In weighting this longer-term, fundamental effect, the crucial thing to bear in mind is that the capital spending figures typically reported by the Commerce Department are a gross number.  The new equipment, etc. serves to replace depreciated and obsolete equipment as well as expand existing facilities.  Since that stock of equipment, etc. grows over time, so do the levels of depreciation and obsolescence, demanding that the economy, if it is to sustain a given growth rate, dedicate an ever greater portion of its gross domestic product (GDP) to capital spending each year.  In general, that has occurred.  Back in the 1950s, capital spending of all kinds averaged between 10 and 11 percent of GDP.  By the 1970s, that figure had risen to between 12 and 13 percent, and by the turn of this century, it was closer to 13-14 of GDP.  Today’s problem is that the current slow capital spending recovery has turned this trend around so that in recent years, new capital spending has remained well below 13 percent of GDP.  The country is increasing its stock of productive equipment, technology, and premises at a significantly slower pace than in the past and than it needs to support historic growth rates over the longer term.

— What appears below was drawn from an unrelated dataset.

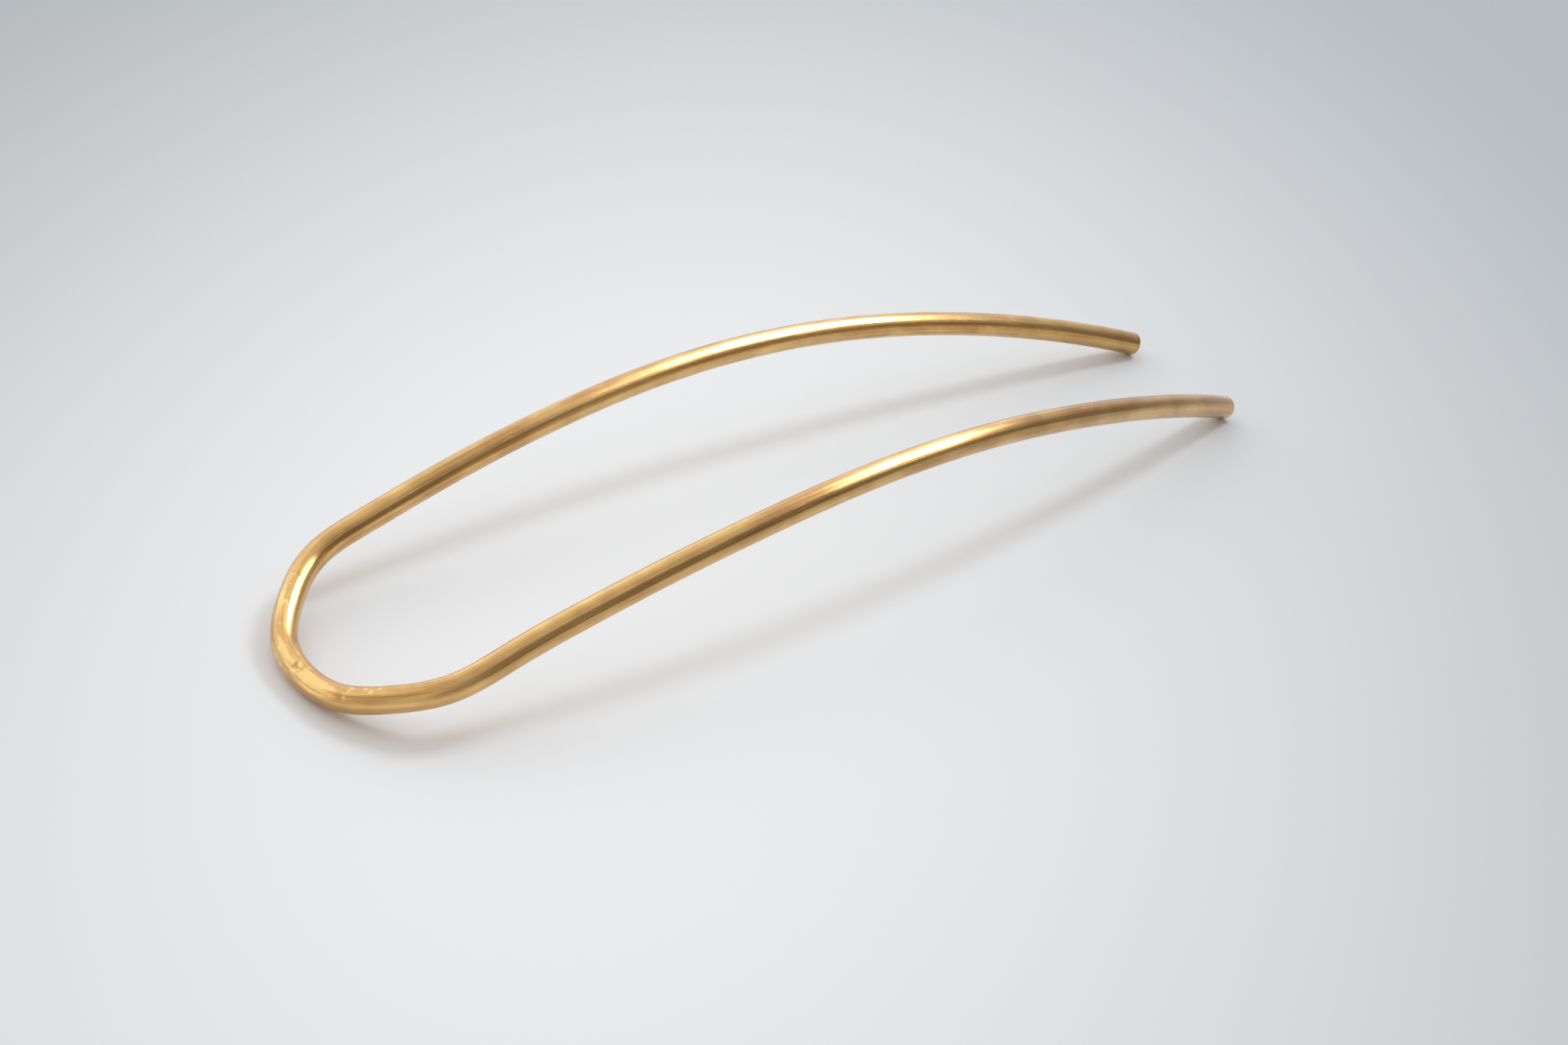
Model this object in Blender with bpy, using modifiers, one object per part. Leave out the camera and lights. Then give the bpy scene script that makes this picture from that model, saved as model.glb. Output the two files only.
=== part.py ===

If the new pattern persists, the economy will indeed have a harder time generating historic growth rates.  And because time is the only secure solution to business’ current reluctance to spend, it does indeed look as if the new, less expansive pattern will persist for the foreseeable future.  To some extent, technology will help mitigate the adverse effect.  The equipment, etc. used to replace the depreciated and obsolete carries with it superior technologies that allow it to offer more productive power than what it is replacing.  Even so, this sub-standard capital spending recovery carries longer-term, fundamental impediments to growth that will become increasingly severe the longer these disappointing patterns persist.